Si le mois de janvier est historiquement plutôt positif pour les marchés actions – on retiendra janvier 2018 et ses conséquences – cette année semble faire preuve d’une certaine exagération, dans la lignée de décembre dernier. Sur la période 1999-2021, le S&P500 et l’indice MSCI All-Countries ont augmenté de 55% et 54% sur l’ensemble des mois de janvier. En 2021, ces chiffres sont passés à 70% et 73% respectivement au 21 janvier: un quart de jours seulement de trading négatif au début de l’année, signe d’un engouement plutôt déraisonnable des investisseurs pour les marchés actions. Ce constat, associé aux valorisations élevées et aux très fortes attentes de croissance pour 2021, suscite des interrogations. Les analystes prévoient une croissance des ventes de 8% dans l’univers du S&P500 en 2021, soit 2% de plus qu’en 2017, alors que la pandémie semble loin d’être résolue pour le moment. Ce «pricing de perfection» nous enjoint aujourd’hui à ne pas ajouter beaucoup plus à notre allocation pro-croissance. Compte tenu de la solidité des fondamentaux macroéconomiques, nous maintenons et accentuons notre biais positif, mais la valorisation et le sentiment suscitent de plus en plus d’inquiétudes chez nos gestionnaires. La situation macroéconomique reste bonne, mais nous ne sommes pas en 2017, et c’est ce que reflète notre positionnement dynamique à ce jour.

Changements hebdomadaires

  • Notre «World Growth Nowcaster» a de nouveau baissé la semaine dernière, dans la plupart des pays à l’exception de la Chine et du Royaume-Uni.

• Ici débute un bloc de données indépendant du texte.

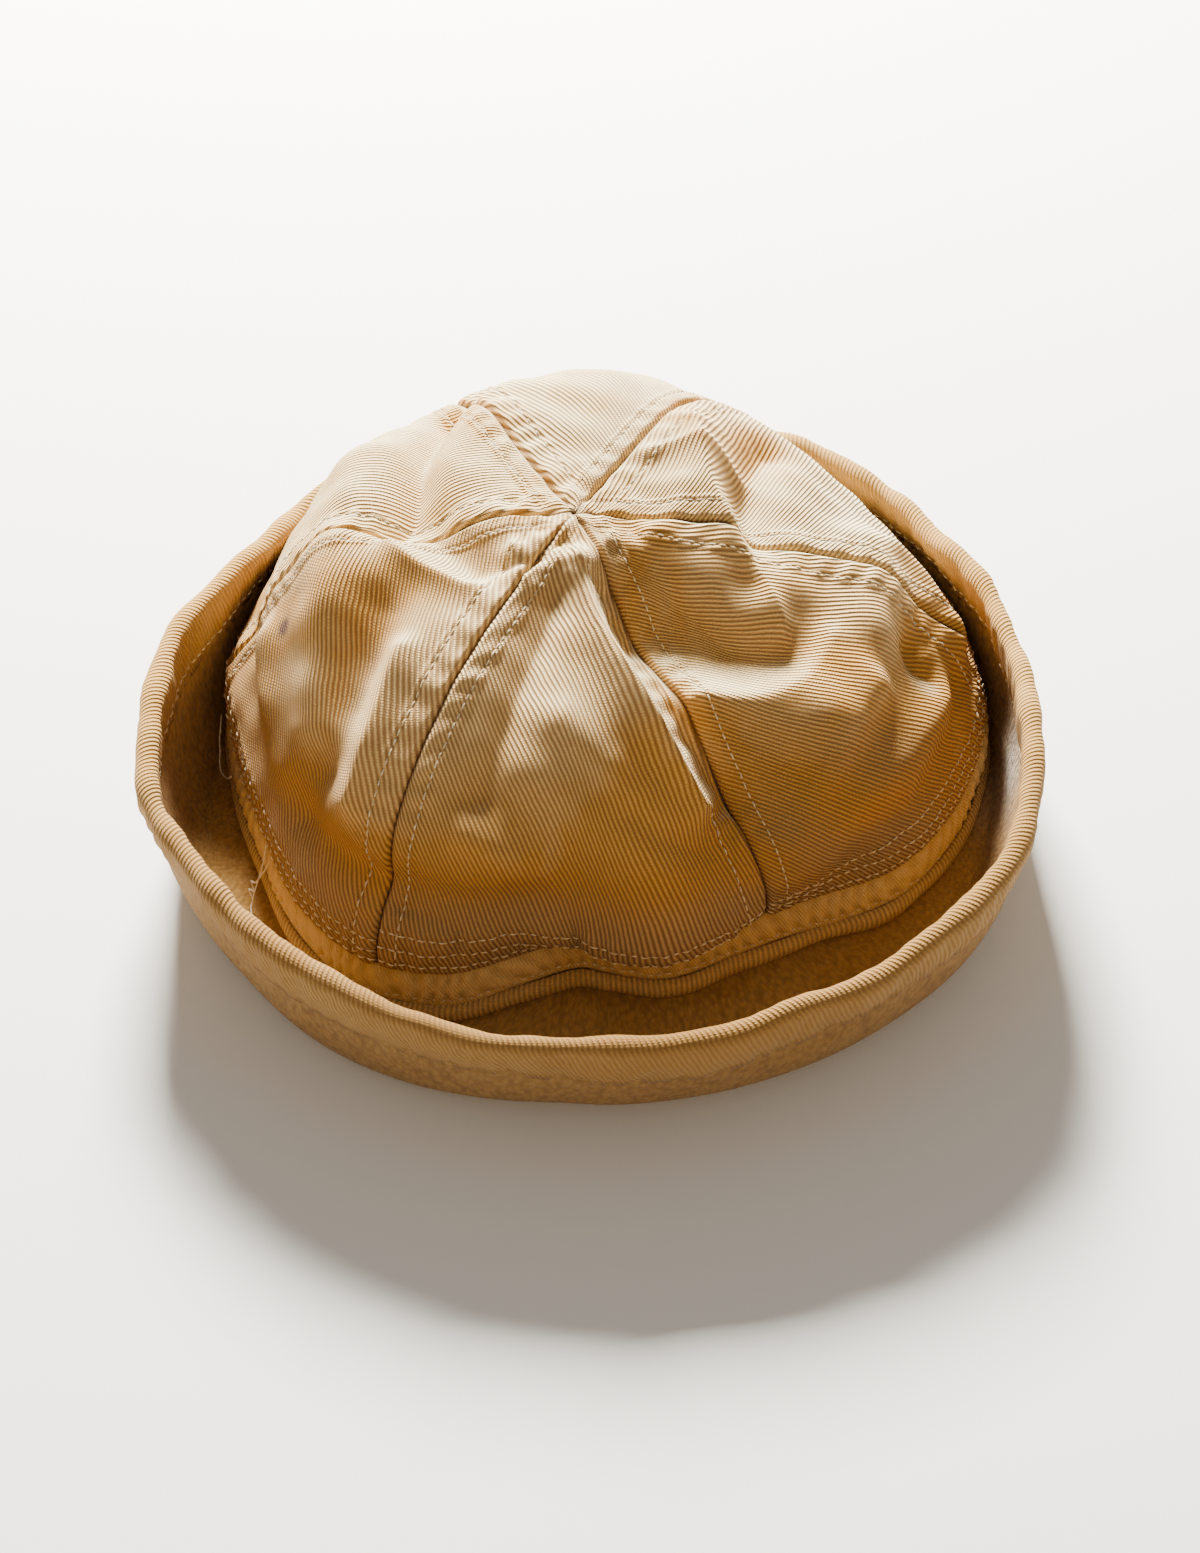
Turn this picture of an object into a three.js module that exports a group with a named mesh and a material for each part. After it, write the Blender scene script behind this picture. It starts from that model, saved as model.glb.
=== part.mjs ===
// A sailor's cloth cap with a turned-up brim, standing on its brim. Millimetres, +Z up.
// The front of the cap looks along -Y. The origin is on the floor, under the middle of the cap.
// Azimuths are in degrees about the crown's axis, 0 at the front and growing towards +X.

import * as THREE from "three";

// ---------------------------------------------------------------- driving dimensions

const CROWN_AXIS = { x: 3.8, y: 17 };
const APEX_SHIFT = { x: -8, y: -3 };
const APEX_HEIGHT = 82;
const WIDEST_HEIGHT = 24;
const ROUND_FROM = 0.22; // share of a gore's length over which the base outline turns into a dome

const BAND_TOP = 17.5;
const WELT_TOP = 8.2;
const WELT_FOOT = 3.0;
const PIECE_GAP = 0.3;
const BAND_LEAN = 1.0; // how far the band's foot stands outside its top

const TWILL_WALL = 1.5;
const BAND_WALL = 1.8;
const WELT_WALL = 2.4;
const BRIM_WALL = 2.6;
const BINDING_WALL = 4.8;

const BRIM_INNER_LIP = 2.0; // how far the brim reaches inside the band's foot
const BELLY_BULGE = 2.0;
const BELLY_HEIGHT_SHARE = 0.38;
const FLOOR_SHARE = 0.5; // share of the way from the base to the belly that lies on the floor
const BINDING_FROM = 0.8; // where the binding starts, as a share of the turned-up part
const BINDING_START = 0.81; // the same with a gap to the brim's end
const BINDING_NARROWS = 0.95; // from here the binding tapers to its rounded top
const WELT_PROUD = 0.6; // how far the welt stands outside the band

const APEX_STOP = 0.99; // share of a gore's length at which its tip is cut off
const FOLDS_RISE_BY = 0.06; // the folds grow from the base edge up to here
const FOLDS_FADE_FROM = 0.9; // and fade from here to the apex
const RING_STEPS = 80;
const GORE_STEPS = { across: 11, along: 14 };
const BRIM_STEPS = [-1, 0, 0.2, 0.4, 0.6, BINDING_FROM];

// Each row is a section of the cap at one azimuth. base is the band's reach from the crown's axis,
// belly the brim's where it turns up, rim its top edge's, rise the rim's height, side the crown's
// at its widest, and fullness the power of the crown's profile: 2 is an ellipse, more is boxier.
const SECTIONS = [
  { azimuth: 0, base: 83, belly: 125, rim: 130, rise: 36, side: 86, fullness: 1.95 },
  { azimuth: 10, base: 86, belly: 124, rim: 128, rise: 36, side: 88, fullness: 1.9 },
  { azimuth: 22, base: 83, belly: 123, rim: 127, rise: 37, side: 86, fullness: 1.75 },
  { azimuth: 36, base: 85, belly: 121, rim: 125, rise: 39, side: 86, fullness: 1.75 },
  { azimuth: 50, base: 92, belly: 118, rim: 122, rise: 42, side: 90, fullness: 1.9 },
  { azimuth: 68, base: 95, belly: 109, rim: 112, rise: 44, side: 92, fullness: 2.0 },
  { azimuth: 90, base: 97, belly: 103, rim: 100, rise: 44, side: 93, fullness: 2.1 },
  { azimuth: 115, base: 95, belly: 101, rim: 94, rise: 42, side: 88, fullness: 2.3 },
  { azimuth: 150, base: 89, belly: 98, rim: 92, rise: 41, side: 84, fullness: 2.5 },
  { azimuth: 180, base: 87, belly: 97, rim: 92, rise: 40, side: 84, fullness: 2.7 },
  { azimuth: 210, base: 88, belly: 97, rim: 92, rise: 41, side: 84, fullness: 2.5 },
  { azimuth: 245, base: 93, belly: 101, rim: 95, rise: 43, side: 86, fullness: 2.5 },
  { azimuth: 270, base: 97, belly: 104, rim: 105, rise: 44, side: 86, fullness: 2.5 },
  { azimuth: 285, base: 95.5, belly: 113, rim: 116, rise: 44, side: 86, fullness: 2.4 },
  { azimuth: 300, base: 97, belly: 120, rim: 124, rise: 42, side: 88, fullness: 2.3 },
  { azimuth: 315, base: 103, belly: 122, rim: 126, rise: 40, side: 95, fullness: 2.2 },
  { azimuth: 327, base: 105, belly: 125, rim: 129, rise: 38, side: 98, fullness: 2.1 },
  { azimuth: 338, base: 100, belly: 126, rim: 130, rise: 36, side: 95, fullness: 2.0 },
  { azimuth: 347, base: 89, belly: 126, rim: 130, rise: 36, side: 90, fullness: 2.0 },
  { azimuth: 355, base: 82, belly: 125, rim: 130, rise: 36, side: 86, fullness: 2.0 },
];

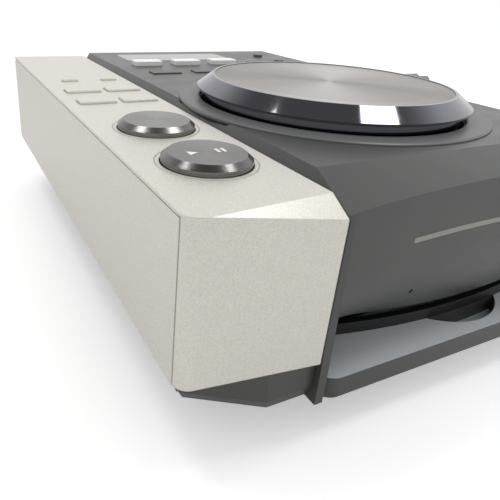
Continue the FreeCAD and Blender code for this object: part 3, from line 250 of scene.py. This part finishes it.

  • Notre «World Inflation Nowcaster» n’a cessé d’augmenter la semaine dernière : la hausse du risque d’inflation a été l’un des principaux moteurs du positionnement de nos stratégies au cours des 4 dernières semaines.
  • Les tensions sur les marchés ont diminué la semaine dernière, les volatilités et les spreads de crédit baissant. Malgré la tournure baissière de vendredi, notre indicateur reste dans des territoires très orientés vers la croissance.